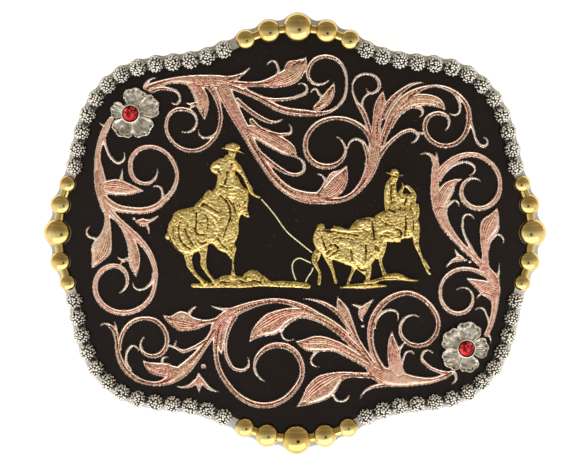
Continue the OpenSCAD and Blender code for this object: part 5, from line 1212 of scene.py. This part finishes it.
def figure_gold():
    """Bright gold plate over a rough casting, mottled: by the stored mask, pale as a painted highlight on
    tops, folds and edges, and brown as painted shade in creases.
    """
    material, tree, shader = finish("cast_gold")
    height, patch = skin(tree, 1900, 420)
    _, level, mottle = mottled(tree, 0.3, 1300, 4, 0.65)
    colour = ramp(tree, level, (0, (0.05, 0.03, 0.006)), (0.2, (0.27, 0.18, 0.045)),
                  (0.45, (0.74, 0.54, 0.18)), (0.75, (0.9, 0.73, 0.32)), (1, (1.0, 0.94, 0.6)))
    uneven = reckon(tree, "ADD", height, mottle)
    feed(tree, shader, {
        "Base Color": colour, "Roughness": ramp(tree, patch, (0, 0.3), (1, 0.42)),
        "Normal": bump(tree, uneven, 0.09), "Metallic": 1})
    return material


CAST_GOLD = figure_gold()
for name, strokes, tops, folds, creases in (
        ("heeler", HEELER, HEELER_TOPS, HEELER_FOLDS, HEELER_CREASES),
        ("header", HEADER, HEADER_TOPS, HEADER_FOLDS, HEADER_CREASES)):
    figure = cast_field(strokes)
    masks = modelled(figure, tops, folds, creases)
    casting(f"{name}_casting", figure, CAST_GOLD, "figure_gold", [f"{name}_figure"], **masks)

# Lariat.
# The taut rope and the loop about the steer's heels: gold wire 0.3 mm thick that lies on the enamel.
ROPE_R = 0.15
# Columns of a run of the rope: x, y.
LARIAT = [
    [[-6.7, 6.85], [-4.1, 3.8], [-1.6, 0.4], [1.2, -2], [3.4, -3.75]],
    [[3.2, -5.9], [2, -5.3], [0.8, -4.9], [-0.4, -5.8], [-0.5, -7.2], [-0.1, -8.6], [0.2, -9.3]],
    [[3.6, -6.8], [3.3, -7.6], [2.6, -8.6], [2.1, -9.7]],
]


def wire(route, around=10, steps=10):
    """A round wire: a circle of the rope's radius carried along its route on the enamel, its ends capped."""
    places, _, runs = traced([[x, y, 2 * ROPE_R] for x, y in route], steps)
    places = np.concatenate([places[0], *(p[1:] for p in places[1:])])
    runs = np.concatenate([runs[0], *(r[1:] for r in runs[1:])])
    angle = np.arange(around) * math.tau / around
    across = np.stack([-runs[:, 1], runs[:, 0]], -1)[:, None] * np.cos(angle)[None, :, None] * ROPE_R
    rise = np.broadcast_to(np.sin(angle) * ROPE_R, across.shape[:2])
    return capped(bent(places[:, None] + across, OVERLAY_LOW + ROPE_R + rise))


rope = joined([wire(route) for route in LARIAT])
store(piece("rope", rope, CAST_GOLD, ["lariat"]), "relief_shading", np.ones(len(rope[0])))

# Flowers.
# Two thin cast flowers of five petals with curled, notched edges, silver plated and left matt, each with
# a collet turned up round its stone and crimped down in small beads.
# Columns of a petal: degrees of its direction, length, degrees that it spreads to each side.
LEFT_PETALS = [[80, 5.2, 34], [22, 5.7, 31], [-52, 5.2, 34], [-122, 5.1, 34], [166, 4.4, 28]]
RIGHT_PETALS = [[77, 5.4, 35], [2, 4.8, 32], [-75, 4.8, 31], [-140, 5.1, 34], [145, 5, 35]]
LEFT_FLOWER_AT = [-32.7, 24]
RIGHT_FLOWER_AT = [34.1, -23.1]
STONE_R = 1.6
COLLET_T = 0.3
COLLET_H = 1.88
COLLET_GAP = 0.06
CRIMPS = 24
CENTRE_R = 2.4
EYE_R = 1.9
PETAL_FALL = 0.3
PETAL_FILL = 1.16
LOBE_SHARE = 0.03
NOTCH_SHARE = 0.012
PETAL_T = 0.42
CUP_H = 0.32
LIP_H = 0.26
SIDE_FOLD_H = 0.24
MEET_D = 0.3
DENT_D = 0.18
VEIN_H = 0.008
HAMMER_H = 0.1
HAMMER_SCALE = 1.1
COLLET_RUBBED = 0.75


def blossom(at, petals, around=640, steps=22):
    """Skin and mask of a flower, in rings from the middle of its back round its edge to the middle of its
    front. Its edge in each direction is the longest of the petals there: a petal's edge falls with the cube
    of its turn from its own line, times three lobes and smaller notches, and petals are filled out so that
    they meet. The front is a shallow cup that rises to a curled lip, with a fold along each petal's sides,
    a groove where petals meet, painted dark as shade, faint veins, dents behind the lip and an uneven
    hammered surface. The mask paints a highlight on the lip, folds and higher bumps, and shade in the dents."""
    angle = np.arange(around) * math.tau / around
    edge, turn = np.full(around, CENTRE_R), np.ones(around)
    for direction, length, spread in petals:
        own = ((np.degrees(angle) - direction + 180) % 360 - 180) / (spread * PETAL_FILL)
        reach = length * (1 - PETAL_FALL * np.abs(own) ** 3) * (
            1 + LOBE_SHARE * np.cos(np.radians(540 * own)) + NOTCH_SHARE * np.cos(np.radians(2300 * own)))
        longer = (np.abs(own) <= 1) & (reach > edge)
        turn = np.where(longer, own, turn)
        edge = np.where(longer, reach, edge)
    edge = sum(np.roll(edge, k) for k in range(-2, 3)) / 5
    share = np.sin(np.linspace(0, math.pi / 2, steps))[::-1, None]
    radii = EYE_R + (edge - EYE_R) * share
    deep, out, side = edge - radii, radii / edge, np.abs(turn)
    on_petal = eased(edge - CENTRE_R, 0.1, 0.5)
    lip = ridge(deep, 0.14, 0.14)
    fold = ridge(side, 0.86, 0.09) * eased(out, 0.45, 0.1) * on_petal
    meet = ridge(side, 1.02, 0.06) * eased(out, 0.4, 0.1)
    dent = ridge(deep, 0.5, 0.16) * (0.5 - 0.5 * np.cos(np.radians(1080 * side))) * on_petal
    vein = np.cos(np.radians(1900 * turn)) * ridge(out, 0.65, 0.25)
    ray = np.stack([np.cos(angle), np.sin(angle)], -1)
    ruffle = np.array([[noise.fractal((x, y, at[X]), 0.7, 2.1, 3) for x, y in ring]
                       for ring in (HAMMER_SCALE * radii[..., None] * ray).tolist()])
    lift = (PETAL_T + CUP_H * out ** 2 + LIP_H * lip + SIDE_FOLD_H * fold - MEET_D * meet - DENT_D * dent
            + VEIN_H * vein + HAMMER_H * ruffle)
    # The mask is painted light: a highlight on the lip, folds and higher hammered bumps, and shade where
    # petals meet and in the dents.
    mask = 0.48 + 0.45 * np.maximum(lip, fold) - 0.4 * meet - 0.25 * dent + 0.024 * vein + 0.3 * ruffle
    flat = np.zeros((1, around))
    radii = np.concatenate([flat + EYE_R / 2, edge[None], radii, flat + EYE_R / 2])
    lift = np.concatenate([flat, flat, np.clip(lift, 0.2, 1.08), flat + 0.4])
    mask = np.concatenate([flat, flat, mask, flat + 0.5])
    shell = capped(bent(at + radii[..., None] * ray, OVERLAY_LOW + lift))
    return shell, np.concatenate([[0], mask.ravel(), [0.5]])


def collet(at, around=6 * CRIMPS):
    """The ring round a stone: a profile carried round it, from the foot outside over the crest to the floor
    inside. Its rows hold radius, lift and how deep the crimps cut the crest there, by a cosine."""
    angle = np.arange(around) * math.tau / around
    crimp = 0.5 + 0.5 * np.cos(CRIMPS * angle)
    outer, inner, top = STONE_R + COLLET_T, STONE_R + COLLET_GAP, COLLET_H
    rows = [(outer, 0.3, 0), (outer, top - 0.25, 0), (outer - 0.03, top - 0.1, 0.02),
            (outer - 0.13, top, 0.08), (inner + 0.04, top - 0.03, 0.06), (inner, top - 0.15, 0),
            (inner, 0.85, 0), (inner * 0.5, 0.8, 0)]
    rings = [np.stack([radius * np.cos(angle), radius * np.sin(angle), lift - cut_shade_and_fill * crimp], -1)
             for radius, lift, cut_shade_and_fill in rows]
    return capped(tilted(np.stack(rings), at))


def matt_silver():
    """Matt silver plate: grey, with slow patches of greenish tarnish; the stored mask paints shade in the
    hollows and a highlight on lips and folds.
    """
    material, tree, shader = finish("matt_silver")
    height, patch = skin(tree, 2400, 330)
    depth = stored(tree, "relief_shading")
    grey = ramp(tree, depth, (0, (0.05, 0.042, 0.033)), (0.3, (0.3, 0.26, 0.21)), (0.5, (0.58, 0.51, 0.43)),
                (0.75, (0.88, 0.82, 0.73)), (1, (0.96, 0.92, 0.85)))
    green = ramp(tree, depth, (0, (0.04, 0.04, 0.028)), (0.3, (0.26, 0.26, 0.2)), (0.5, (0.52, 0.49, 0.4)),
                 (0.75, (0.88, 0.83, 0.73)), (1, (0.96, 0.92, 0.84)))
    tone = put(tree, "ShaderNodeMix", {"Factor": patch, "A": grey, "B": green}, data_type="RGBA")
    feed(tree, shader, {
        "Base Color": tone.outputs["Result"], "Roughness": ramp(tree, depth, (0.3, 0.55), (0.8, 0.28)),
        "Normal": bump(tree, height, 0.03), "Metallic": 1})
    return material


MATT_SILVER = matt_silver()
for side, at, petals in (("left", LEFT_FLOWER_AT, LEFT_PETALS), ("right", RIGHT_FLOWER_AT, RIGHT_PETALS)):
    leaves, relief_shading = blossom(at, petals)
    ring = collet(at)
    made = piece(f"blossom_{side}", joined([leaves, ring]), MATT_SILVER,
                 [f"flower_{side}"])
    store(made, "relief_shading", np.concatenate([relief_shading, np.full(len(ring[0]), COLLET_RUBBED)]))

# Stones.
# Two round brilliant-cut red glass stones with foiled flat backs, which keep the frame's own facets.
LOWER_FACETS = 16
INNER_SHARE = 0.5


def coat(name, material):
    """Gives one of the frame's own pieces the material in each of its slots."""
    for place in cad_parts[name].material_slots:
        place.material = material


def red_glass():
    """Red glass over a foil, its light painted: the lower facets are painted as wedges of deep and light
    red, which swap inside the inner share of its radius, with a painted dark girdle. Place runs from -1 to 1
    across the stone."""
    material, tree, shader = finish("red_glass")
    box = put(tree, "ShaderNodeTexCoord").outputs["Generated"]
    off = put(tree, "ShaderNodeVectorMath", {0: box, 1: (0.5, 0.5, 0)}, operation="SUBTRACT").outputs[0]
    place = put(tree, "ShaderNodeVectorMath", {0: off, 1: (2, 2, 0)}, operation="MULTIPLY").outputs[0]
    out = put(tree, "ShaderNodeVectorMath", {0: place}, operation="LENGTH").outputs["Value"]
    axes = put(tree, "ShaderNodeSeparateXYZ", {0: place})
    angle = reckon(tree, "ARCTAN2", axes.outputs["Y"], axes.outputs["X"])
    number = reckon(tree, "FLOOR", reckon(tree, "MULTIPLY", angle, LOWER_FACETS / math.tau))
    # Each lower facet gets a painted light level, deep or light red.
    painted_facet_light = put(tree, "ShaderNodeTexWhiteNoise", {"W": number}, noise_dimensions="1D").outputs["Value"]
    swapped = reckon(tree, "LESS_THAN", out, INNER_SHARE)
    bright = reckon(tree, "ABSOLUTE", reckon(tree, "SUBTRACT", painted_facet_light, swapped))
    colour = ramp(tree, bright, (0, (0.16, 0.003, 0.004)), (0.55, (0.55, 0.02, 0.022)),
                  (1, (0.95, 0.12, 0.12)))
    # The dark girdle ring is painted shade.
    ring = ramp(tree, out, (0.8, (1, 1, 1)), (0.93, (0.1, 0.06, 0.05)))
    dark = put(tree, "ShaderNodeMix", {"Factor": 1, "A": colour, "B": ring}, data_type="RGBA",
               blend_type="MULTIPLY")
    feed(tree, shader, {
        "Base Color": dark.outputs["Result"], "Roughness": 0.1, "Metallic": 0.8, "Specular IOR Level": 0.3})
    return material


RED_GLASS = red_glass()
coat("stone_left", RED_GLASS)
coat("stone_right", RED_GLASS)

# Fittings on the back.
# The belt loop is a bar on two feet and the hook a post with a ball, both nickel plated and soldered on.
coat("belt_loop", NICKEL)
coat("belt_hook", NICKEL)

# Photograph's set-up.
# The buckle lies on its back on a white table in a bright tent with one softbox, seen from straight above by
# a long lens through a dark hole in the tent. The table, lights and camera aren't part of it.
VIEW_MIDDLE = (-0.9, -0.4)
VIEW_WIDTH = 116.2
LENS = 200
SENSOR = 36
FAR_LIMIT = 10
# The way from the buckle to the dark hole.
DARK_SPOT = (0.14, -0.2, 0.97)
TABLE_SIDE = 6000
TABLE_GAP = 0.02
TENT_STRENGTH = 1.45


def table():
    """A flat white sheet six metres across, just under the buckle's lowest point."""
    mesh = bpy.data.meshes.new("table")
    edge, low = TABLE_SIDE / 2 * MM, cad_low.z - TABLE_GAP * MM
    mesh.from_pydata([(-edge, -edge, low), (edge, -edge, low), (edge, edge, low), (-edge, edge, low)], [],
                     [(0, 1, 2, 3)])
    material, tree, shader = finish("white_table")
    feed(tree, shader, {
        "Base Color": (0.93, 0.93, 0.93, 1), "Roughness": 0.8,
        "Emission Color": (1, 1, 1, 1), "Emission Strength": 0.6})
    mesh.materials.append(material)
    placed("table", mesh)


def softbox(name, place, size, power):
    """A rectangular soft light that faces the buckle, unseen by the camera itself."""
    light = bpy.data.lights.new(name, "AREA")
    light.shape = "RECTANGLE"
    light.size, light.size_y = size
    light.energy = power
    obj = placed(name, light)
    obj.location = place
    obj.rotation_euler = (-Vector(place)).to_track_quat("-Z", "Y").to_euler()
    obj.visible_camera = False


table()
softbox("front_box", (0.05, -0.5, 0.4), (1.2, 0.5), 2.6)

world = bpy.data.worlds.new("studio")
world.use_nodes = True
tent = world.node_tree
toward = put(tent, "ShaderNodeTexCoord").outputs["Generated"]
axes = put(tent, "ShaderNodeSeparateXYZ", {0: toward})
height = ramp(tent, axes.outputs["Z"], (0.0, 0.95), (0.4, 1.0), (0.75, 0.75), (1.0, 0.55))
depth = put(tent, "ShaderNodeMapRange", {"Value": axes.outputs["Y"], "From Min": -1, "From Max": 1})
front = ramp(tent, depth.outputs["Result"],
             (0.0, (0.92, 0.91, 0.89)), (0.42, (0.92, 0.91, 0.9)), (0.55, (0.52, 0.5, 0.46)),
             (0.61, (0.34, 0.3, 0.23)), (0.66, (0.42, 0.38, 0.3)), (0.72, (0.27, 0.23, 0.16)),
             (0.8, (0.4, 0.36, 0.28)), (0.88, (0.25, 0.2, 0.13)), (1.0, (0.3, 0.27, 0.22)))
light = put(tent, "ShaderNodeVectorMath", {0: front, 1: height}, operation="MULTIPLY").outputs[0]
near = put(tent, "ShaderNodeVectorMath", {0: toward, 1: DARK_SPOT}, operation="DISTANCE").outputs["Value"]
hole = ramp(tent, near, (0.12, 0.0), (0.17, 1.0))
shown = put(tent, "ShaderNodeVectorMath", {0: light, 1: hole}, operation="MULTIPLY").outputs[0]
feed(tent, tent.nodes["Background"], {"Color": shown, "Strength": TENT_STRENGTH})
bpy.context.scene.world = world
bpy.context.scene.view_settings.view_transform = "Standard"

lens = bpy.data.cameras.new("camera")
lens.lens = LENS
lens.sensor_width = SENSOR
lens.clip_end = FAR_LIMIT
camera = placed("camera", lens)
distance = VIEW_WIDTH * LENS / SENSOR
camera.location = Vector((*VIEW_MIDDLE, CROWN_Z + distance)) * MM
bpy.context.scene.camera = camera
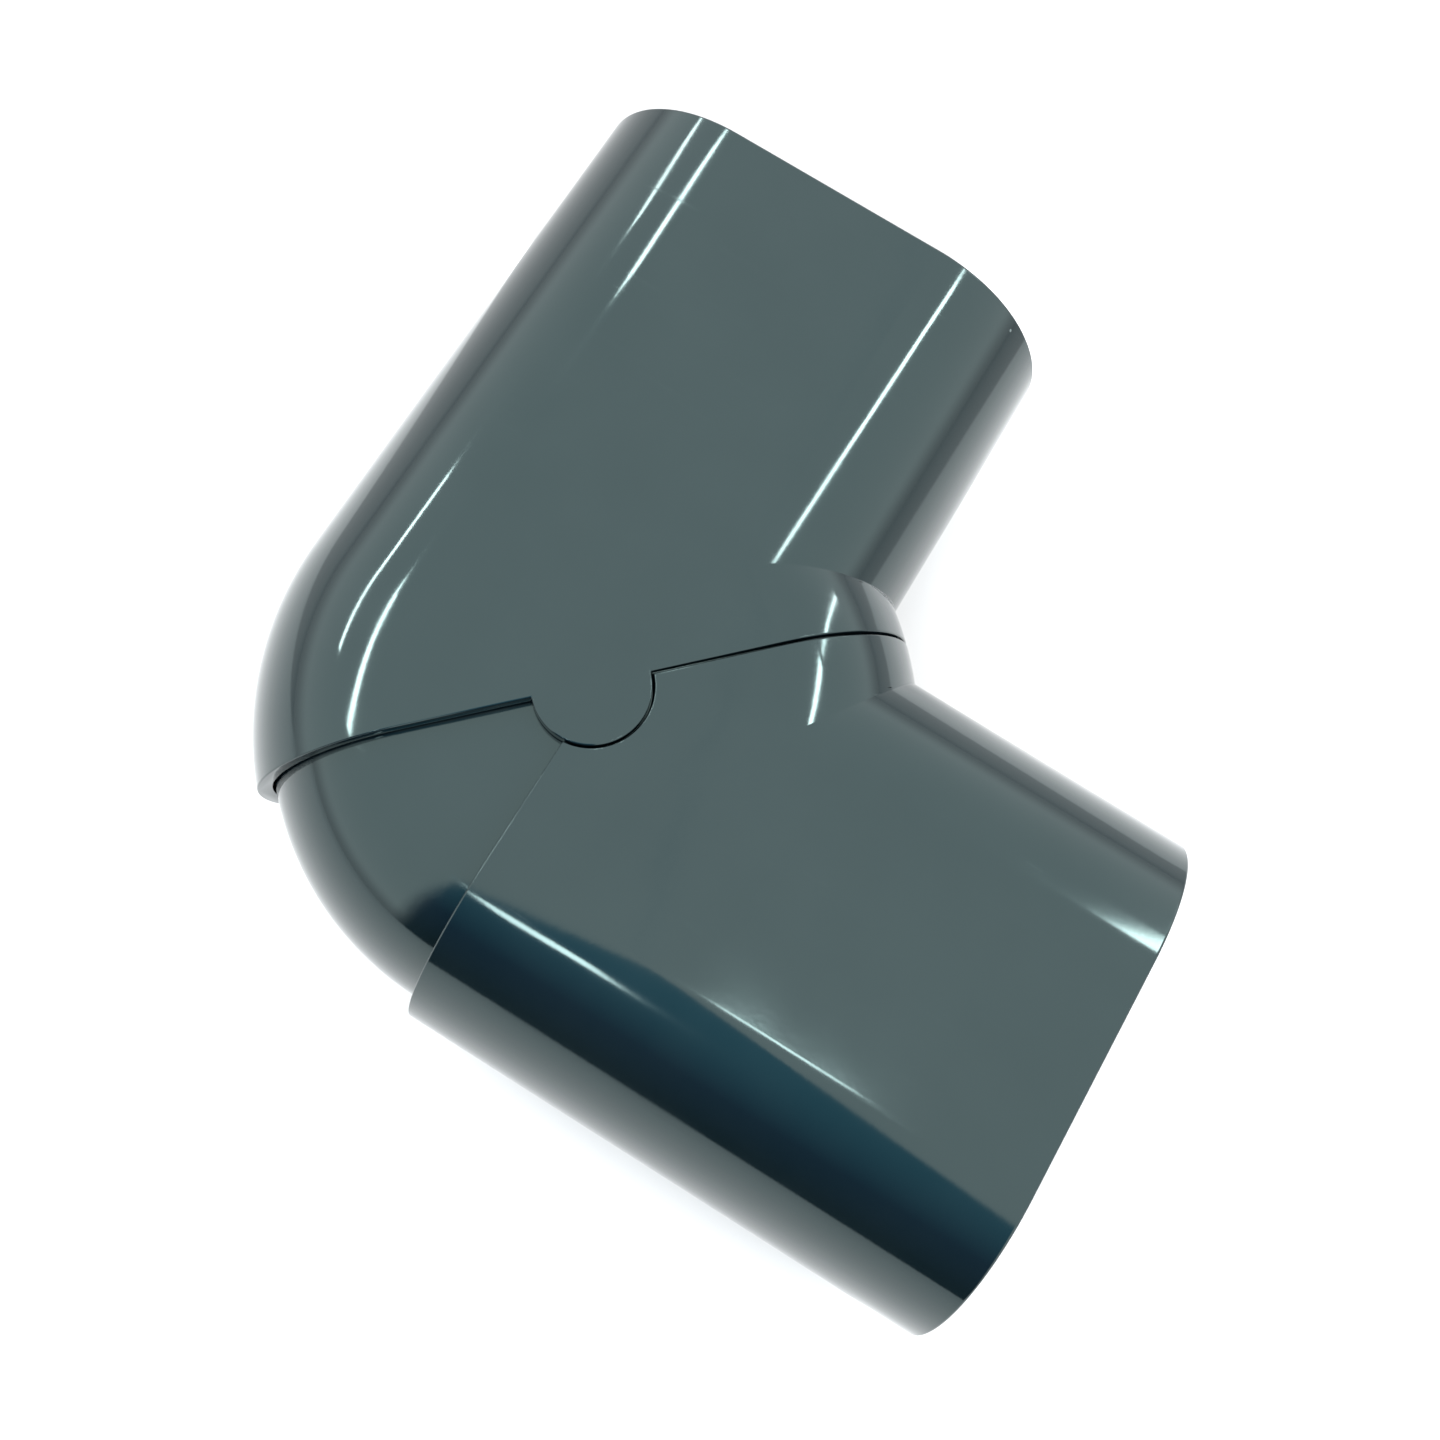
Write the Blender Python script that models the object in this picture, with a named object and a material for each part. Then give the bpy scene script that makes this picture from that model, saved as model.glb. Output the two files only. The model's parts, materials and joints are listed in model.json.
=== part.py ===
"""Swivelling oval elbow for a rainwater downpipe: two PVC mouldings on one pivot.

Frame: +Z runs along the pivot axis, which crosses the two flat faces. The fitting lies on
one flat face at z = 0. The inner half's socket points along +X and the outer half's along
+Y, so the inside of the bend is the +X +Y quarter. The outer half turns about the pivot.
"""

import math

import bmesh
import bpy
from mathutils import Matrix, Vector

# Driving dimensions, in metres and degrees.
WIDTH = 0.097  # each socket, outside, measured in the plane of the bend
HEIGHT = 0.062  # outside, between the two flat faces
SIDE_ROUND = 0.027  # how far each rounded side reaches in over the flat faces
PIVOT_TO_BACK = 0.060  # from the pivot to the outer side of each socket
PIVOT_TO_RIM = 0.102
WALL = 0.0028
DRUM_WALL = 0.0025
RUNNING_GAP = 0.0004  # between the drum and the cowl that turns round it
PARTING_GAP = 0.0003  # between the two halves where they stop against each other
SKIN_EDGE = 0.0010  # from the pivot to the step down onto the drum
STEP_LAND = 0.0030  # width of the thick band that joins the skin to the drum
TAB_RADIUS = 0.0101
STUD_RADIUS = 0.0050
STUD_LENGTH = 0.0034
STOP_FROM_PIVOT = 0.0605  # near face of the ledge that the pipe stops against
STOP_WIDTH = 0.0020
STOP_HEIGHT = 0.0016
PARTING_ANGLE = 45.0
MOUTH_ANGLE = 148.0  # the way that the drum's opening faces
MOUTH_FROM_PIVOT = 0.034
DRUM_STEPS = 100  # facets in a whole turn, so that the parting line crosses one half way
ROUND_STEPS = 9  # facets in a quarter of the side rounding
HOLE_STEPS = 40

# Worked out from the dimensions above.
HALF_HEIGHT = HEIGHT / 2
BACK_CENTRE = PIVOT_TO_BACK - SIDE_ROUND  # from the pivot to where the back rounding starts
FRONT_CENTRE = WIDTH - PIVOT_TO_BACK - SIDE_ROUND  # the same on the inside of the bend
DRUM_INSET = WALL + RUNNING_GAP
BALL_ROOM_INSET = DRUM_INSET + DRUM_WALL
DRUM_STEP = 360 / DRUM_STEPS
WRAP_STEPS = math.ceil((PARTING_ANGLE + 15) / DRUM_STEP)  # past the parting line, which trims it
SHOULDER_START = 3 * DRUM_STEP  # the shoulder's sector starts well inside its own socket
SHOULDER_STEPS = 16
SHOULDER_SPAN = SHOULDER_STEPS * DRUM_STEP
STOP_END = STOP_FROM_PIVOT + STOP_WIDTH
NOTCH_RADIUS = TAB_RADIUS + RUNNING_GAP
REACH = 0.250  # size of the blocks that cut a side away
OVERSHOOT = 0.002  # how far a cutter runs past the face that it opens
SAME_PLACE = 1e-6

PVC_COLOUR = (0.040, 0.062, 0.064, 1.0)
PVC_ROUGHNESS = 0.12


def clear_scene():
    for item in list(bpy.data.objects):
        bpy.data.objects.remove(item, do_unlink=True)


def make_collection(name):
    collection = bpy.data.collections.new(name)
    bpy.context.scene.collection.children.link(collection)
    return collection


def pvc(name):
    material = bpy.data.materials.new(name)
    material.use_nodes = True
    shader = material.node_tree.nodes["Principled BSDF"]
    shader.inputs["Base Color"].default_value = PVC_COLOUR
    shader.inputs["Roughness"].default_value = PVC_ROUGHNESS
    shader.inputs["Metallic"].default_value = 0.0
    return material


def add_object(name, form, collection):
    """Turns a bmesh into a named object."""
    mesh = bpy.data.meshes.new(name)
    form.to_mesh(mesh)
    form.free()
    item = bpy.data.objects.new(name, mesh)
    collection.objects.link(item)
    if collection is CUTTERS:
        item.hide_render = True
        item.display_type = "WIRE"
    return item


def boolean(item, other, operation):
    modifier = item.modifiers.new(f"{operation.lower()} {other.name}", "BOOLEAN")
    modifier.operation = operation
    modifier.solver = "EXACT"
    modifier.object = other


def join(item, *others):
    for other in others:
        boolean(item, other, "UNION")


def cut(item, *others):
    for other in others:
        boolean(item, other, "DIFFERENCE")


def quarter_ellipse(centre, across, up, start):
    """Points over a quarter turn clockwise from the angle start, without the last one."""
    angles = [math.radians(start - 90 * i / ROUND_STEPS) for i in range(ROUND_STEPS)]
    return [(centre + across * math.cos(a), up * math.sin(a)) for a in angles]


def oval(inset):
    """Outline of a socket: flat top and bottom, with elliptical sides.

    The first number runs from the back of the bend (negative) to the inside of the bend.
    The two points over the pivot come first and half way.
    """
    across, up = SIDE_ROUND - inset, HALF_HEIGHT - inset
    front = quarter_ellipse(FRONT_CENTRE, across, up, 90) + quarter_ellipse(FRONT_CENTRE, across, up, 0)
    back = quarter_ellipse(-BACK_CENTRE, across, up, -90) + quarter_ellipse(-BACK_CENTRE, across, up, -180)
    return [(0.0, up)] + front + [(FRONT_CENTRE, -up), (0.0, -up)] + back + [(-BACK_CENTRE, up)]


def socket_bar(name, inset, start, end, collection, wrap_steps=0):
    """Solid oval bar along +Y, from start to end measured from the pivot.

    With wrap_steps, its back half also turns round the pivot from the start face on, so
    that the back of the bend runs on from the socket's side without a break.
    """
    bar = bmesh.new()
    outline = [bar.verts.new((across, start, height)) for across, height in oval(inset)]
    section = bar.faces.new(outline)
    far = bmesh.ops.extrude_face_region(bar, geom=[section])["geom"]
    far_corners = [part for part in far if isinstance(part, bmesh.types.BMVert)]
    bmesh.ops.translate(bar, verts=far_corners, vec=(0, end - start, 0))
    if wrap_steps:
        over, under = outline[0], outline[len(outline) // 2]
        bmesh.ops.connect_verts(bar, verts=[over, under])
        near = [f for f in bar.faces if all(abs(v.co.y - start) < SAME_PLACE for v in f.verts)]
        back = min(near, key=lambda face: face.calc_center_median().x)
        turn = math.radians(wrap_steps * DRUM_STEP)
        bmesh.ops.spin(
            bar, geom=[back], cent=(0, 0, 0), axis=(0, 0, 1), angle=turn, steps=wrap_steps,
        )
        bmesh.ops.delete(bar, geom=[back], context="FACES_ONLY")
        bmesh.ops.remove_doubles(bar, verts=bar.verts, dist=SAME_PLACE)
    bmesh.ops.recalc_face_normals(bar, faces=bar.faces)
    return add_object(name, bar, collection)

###

Requirements → Return every line holding the word "materials" from the records.

The output →
    mesh.materials.append(material)
Write the Blender Python script that models the object in this picture, with a named object and a material for each part. Then give the bpy scene script that makes this picture from that model, saved as model.glb. Output the two files only. The model's parts, materials and joints are listed in model.json.
    material = bpy.data.materials.new(name)